▶ [Directive]:
Begin at the line containing "Recreate this object" in the entries below and end at the line containing "const jointGap = 0.3;"; transcribe that range exactly and nothing outside it.

[Entries with model source code]
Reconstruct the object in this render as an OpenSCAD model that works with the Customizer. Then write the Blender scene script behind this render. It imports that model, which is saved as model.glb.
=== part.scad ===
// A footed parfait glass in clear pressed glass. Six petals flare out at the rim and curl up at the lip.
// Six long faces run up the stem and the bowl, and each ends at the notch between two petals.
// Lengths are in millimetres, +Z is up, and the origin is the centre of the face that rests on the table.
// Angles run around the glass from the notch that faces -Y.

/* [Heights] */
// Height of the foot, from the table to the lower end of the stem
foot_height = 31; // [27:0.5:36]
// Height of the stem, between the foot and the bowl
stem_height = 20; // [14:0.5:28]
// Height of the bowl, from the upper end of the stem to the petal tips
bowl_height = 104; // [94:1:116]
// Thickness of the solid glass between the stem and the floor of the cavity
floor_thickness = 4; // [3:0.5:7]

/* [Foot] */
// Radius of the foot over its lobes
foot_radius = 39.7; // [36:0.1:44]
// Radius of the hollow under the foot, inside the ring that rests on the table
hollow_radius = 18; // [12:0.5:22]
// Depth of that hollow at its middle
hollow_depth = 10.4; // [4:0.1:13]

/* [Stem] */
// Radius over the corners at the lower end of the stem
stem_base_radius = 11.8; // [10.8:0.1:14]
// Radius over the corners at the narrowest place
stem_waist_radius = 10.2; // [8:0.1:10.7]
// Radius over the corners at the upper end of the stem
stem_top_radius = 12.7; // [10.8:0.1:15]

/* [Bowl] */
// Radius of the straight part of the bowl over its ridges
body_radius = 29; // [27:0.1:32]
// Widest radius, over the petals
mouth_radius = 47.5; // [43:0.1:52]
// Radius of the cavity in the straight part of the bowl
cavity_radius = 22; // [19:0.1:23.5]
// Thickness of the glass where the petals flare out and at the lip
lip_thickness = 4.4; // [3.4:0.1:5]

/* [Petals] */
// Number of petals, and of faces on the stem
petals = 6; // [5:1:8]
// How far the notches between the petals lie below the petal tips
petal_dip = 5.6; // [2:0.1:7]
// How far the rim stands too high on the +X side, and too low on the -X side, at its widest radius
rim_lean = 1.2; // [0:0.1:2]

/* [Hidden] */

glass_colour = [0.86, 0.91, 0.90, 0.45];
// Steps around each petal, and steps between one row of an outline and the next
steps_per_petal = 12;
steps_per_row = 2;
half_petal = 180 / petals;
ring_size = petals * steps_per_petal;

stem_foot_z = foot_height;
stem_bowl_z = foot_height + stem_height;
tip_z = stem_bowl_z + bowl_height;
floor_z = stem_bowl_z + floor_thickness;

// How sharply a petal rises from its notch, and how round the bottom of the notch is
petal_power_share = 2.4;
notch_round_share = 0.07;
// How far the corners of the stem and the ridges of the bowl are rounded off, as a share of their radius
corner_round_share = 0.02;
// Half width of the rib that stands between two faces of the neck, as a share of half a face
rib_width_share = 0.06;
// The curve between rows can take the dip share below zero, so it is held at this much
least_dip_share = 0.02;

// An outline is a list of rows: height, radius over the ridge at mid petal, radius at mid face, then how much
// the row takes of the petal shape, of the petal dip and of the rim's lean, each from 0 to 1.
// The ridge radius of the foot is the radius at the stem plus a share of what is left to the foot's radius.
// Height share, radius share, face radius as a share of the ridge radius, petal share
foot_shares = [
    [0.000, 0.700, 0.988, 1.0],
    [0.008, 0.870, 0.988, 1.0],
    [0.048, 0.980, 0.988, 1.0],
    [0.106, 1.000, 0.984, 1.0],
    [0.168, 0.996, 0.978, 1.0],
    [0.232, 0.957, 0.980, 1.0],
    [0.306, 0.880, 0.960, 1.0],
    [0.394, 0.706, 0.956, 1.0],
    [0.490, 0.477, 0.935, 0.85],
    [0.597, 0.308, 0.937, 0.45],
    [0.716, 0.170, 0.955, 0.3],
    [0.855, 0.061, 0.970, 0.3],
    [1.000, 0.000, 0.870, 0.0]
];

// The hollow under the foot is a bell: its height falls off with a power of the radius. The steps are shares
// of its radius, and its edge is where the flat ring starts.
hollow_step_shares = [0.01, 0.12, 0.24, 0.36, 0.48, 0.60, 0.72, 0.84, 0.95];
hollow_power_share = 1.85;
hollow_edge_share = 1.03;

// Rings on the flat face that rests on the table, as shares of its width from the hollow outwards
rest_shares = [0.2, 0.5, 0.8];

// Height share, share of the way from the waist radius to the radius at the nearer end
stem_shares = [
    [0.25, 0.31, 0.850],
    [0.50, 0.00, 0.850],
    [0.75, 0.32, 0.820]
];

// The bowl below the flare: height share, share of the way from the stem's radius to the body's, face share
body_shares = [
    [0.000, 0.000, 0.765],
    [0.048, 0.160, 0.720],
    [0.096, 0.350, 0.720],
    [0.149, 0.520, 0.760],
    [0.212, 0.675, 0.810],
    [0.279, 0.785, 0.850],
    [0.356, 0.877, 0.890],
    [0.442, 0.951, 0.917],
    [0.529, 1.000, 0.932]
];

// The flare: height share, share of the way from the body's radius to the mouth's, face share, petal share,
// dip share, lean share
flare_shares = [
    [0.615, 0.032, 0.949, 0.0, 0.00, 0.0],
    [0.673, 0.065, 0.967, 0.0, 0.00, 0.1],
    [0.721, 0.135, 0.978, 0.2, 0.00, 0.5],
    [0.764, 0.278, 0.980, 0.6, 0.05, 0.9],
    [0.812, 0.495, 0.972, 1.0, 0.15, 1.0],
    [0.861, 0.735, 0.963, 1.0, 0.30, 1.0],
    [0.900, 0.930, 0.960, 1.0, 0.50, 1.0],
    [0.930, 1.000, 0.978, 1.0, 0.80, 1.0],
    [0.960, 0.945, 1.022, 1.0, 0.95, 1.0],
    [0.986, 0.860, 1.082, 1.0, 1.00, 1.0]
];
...
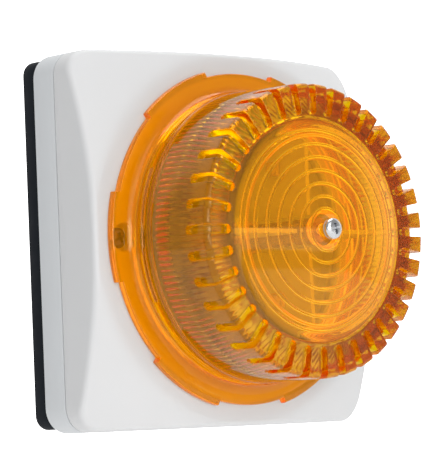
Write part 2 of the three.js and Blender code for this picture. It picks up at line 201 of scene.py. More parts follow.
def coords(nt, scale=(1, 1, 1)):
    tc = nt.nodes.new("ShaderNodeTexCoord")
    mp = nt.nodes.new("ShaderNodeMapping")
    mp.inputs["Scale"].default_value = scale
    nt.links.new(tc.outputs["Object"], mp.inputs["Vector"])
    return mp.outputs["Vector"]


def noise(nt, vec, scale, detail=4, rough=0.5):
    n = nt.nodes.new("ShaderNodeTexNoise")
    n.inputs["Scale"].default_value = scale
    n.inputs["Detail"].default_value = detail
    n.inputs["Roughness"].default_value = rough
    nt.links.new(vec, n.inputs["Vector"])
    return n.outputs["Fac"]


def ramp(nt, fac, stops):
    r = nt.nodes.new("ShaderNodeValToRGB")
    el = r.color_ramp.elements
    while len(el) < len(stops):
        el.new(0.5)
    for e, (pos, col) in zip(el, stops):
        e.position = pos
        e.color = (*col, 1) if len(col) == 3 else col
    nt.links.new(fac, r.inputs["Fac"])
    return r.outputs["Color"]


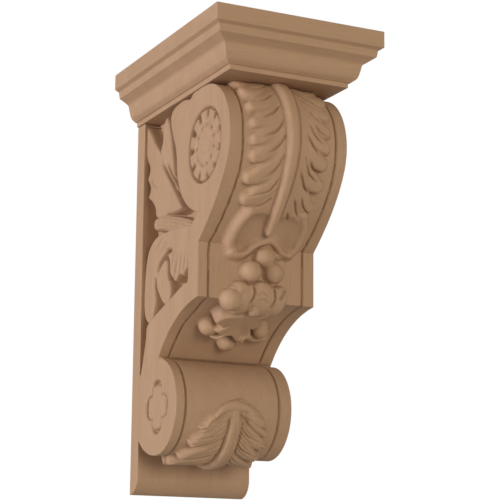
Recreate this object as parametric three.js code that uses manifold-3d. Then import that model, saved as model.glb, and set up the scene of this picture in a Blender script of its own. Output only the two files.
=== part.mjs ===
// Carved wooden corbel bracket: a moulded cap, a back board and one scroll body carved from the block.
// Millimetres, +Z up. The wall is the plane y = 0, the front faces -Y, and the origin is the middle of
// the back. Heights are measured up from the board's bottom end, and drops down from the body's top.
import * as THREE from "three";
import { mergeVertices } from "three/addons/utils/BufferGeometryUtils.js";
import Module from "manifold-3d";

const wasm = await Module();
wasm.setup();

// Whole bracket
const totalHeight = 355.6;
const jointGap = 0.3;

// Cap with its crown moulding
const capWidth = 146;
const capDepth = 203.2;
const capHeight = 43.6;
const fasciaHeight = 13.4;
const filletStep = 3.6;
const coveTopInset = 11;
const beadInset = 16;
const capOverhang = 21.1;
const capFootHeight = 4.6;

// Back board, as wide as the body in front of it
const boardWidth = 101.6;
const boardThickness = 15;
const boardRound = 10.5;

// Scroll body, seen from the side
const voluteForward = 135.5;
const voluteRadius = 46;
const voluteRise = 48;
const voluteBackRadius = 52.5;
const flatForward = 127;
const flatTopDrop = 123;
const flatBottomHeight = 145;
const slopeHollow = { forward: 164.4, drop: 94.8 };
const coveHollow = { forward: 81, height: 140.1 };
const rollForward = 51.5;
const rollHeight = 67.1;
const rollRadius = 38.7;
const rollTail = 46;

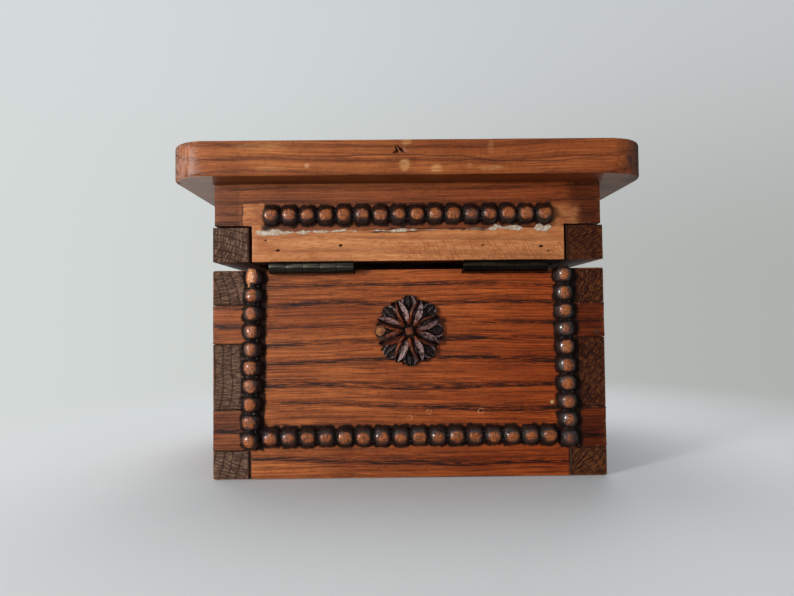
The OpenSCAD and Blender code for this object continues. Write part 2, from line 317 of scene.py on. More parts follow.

▶ [Finished task]:
Recreate this object as parametric three.js code that uses manifold-3d. Then import that model, saved as model.glb, and set up the scene of this picture in a Blender script of its own. Output only the two files.
=== part.mjs ===
// Carved wooden corbel bracket: a moulded cap, a back board and one scroll body carved from the block.
// Millimetres, +Z up. The wall is the plane y = 0, the front faces -Y, and the origin is the middle of
// the back. Heights are measured up from the board's bottom end, and drops down from the body's top.
import * as THREE from "three";
import { mergeVertices } from "three/addons/utils/BufferGeometryUtils.js";
import Module from "manifold-3d";

const wasm = await Module();
wasm.setup();

// Whole bracket
const totalHeight = 355.6;
const jointGap = 0.3;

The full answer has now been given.